= Rosalind Maskell =

English microbiologist (1928–2016)

Rosalind Mary Maskell (née Rewcastle; 12 June 1928 – 7 September 2016) FRCP was an English microbiologist known for her work on urinary tract infections.

==Biography==
Maskell was born in London in 1928 to Cuthbert Snowball Rewcastle, a judge, and Attracta Rewcastle, a doctor and the first female commissioned officer in the Royal Navy.
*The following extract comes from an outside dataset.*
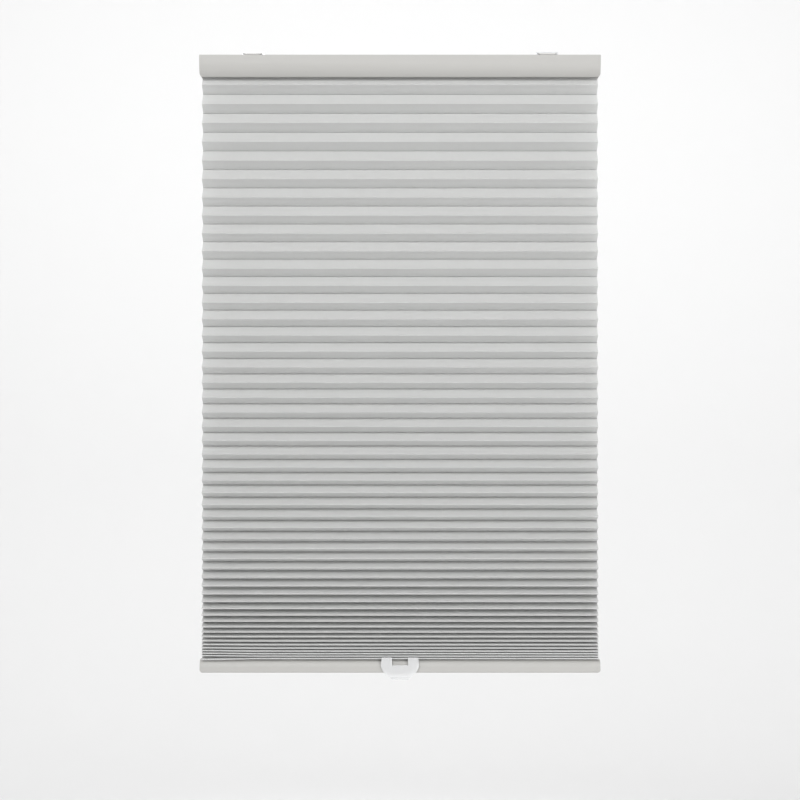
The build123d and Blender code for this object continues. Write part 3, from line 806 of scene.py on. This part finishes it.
screw = {
    "headRadius": 2.0 * mm, "head": 0.7 * mm, "headSides": 48, "headRimSteps": 3,
    "shankRadius": 0.85 * mm, "shankSides": 24, "shankRimSteps": 2,
    "rim": 0.22 * mm,            # rounding of the head's rim and the shank's end
    "slotLength": 2.3 * mm, "slotWidth": 0.55 * mm, "slotDepth": 0.45 * mm,
}


def roundedBar(x, y, bottom, top, radius, sides, rimSteps):
    deselectAll()
    bpy.ops.mesh.primitive_cylinder_add(vertices=sides, radius=radius, depth=top - bottom,
                                        location=(x, y, (top + bottom) / 2))
    bar = bpy.context.object
    applyPlace(bar)
    applyModifier(bar, "BEVEL", width=screw["rim"], segments=rimSteps, limit_method="ANGLE")
    return bar


def makeCoverScrew(name, x, y, top, bottom):
    # a pan head with a cross recess, on a plain shank
    seat = top - screw["head"]
    head = roundedBar(x, y, seat, top, screw["headRadius"], screw["headSides"], screw["headRimSteps"])
    for turn in (0, math.pi / 2):
        deselectAll()
        bpy.ops.mesh.primitive_cube_add(size=1, location=(x, y, top))
        cutter = bpy.context.object
        cutter.scale = (screw["slotLength"], screw["slotWidth"], 2 * screw["slotDepth"])
        cutter.rotation_euler.z = turn
        applyPlace(cutter)
        applyModifier(head, "BOOLEAN", operation="DIFFERENCE", object=cutter, solver="EXACT")
        bpy.data.objects.remove(cutter)
    shank = roundedBar(x, y, bottom, seat, screw["shankRadius"], screw["shankSides"], screw["shankRimSteps"])
    makeActive(head)
    shank.select_set(True)
    bpy.ops.object.join()
    rename(head, name)
    smooth(head)
    keepFlat(head)
    return finish(head, bodyOf["motor_cover_screws"], "shaft_steel", "motor_cover_screws")


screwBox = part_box("motor_cover_screws")
screwPlaces = {"left": screwBox[0].x + screw["headRadius"], "right": screwBox[1].x - screw["headRadius"]}
for side, x in screwPlaces.items():
    makeCoverScrew("motor_cover_screw_" + side, x, (screwBox[0].y + screwBox[1].y) / 2,
                   screwBox[1].z, screwBox[0].z)
print("cover screws ready")


for node, source in frame["nodes"].items():    # what no new piece replaces
    if not source.hide_render:
        source.data.materials.clear()
        source.data.materials.append(materialOf[slotOf[node]])
        print("kept CAD node:", node)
She attended Tunbridge Wells Girls' Grammar School and Millfield before studying medicine at Somerville College, Oxford, graduating with a BA in physiology in 1950. She completed her clinical training at St Bartholomew's Hospital in London and qualified as MB ChB in 1953. After marrying John Maskell, a general practitioner, in 1954, she left medical practice for 14 years in order to raise a family.

Maskell returned to medical practice in 1968, as a clinical assistant in the renal unit and public health laboratory at St Mary's Hospital in Portsmouth. There, she developed an interest in urinary tract infections, which became the focus of her career. She investigated women who experienced urinary symptoms but whose tests did not show bacteriuria and were therefore diagnosed with urethral syndrome or interstitial cystitis. She showed that these patients' urine cultures often grew bacteria that were usually dismissed as natural flora, and hypothesised that repeated antibiotic exposure caused these "normal" urethral bacteria to develop resistance. She set up a clinic for urinary tract infections, where she promoted research and discouraged the use of antibiotics and unnecessary investigations.

Maskell published two books: Urinary tract infection (1982) and Urinary tract infection in clinical and laboratory practice (1988). Her honours included a Doctor of Medicine awarded by the University of Oxford in 1985 and election as Fellow of the Royal College of Physicians in 1992. She retired in 1993, although she continued to publish academic papers until 2010, and died on 7 September 2016.